We cannot make ourselves; we cannot construct our own identities; and we certainly cannot take our future into our own hands. And then Pentecost happened, and we no longer have to try. The Spirit makes us, gives us an identity, and guarantees a future we could never have dreamed up (much less obtained) on our own. How marvelous that, in Christ and by the Spirit, our future is not in doubt: it has come, and it is coming.
[1] O, how much more one wants to say here, but I’ll restrain myself to this question: Is it any surprise, given the profound interdependence of creation and creature in the first creation story, that the ultimate redemption of both in the new creation will be bound up as well?
[2] This example from Israel’s history is a wonderfully helpful analogy for questions about whether it is possible to lose one’s salvation, or what the relationship is between our work and God’s work ‘between justifications’ (initial and final).
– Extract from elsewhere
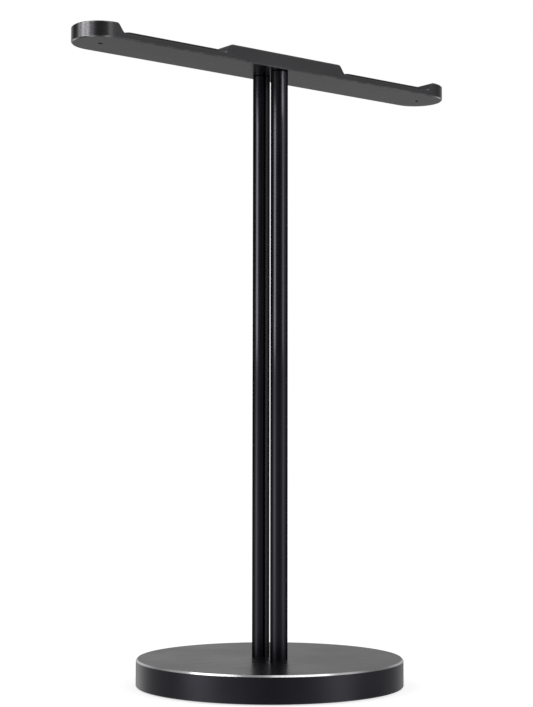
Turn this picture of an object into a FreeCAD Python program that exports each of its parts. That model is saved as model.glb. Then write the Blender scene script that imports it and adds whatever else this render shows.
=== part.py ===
import FreeCAD
import Part
import math
import os

# Headphone stand for two headsets: a weighted round base, two round rods standing side by side,
# and a flat bar across the top with a cradle for a headband on each side of the rods.
# Millimetres. The origin is the middle of the foot pad's underside, +Z is up, the bar lies along X,
# and the rods stand one behind the other along Y. The front of the stand faces -Y.

# Base
BASE_DIAMETER = 130.0
BASE_THICKNESS = 13.0
BASE_TOP_BEVEL = 0.8
BASE_BOTTOM_BEVEL = 0.3
PAD_RECESS_DIAMETER = 122.0
PAD_RECESS_DEPTH = 1.0
POCKET_DIAMETER = 100.0
POCKET_DEPTH = 6.0

# Foot pad and the films that hold the soft parts
FOOT_PAD_STAND_OFF = 0.5
FOOT_PAD_GAP = 0.5
FOOT_PAD_BEVEL = 0.3
FILM_THICKNESS = 0.2
FILM_INSET = 0.5

# Steel plate in the base's pocket
WEIGHT_PLATE_GAP = 0.3
WEIGHT_PLATE_THICKNESS = 5.8
WINDOW_WIDTH = 13.0
PLATE_SCREW_COUNT = 3
PLATE_SCREW_CIRCLE_RADIUS = 38.0

# Rods
ROD_DIAMETER = 8.5
ROD_SPACING = 14.4
ROD_SHOWN_LENGTH = 287.3
ROD_SEAT_DEPTH = 1.5
ROD_SEAT_GAP = 0.05
ROD_END_BEVEL = 0.3
ROD_FOOT_BORE_DEPTH = 18.0
ROD_TOP_BORE_DEPTH = 11.0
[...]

If the Spirit leads to the ‘Promised Land’, then to follow the Spirit is to guarantee (the strongest language possible) our arrival ‘there’. In the Spirit, in other words, the loss of salvation is impossible. This implies, of course, a genuine human following after the Spirit (and, therefore, real human agency). But even here, the priority remains with the Spirit, for (as we will see below) the Spirit is also the deposit of that future. In other words, we are powerless to follow the Spirit unless the Spirit himself indwells us, and this indwelling is nothing less than the gift of God. I do not mean to negate (or sideline) for one moment genuine human agency in this time between ‘Egypt’ and ‘Canaan’, but only to emphasize that the priority always belongs with God’s work on our behalf. The emphasis, then, is not either on a ‘God-who-does-everything’ or ‘humans-who-do-everything’, but rather both on a ‘God-who-does-everything’ and ‘humans-who-participate-in-that-everything’ (to use really technical language!). This emphasis on both divine and human agency is (I think) the right way to go, in line with Paul’s own emphases in places like Romans 8:12-17, Galatians 5:16-25, and Philippians 2:12-13.